Jo Hanson came to prominence in the early 1970s in San Francisco as an artist and activist and was a pioneering spirit in both the environmental and feminist art movements. After moving into a dilapidated Victorian house on Buchanan Street which she restored to landmark status, Hanson turned her efforts toward cleaning up her litter-strewn streets. Her personal act of sweeping one sidewalk turned into a celebrated public art practice and city-wide anti-liter campaign, Over time, Hanson expanded her work beyond her neighborhood, and organized community street sweepings, a children’s anti-litter art campaign for City Hall, and led a famous bus tour of San Francisco street dumping sites. Hanson’s community-inclusive strategies set precedents in public “ecoart,” created models for younger artists, and provided a representational voice in City Hall for those living in disenfranchised neighborhoods.
As a San Francisco Arts Commissioner for six years, Hanson championed the inclusion of underrepresented women and artists of color in the City’s art collections. She was instrumental in the Arts Commission’s restoration of the Coit Tower murals and the acquisition of artwork for the San Francisco International Airport. Hanson was also a driving force behind the preservation and restoration of Lucien Labaudt’s WPA-era murals at the Beach Chalet.

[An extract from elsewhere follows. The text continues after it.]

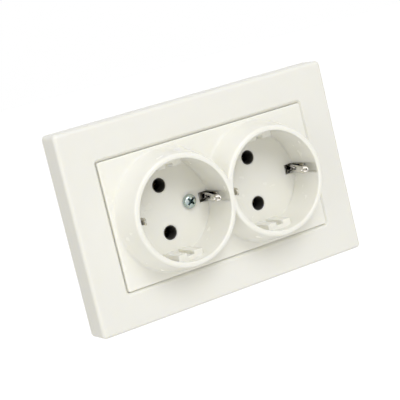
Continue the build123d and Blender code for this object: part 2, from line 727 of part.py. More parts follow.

In the late 1980s, Hanson suggested to Recology and the City of San Francisco that they develop an artist-in-residence program at the city dump which would offer studio space and stipends for emerging and established artists to create artwork from the waste stream and raise public awareness about environmental issues. Now more than thirty years later, the Artist in Residence Program has been nationally recognized and awarded, and countless artists, children, and adults have benefited from Jo Hanson’s vision.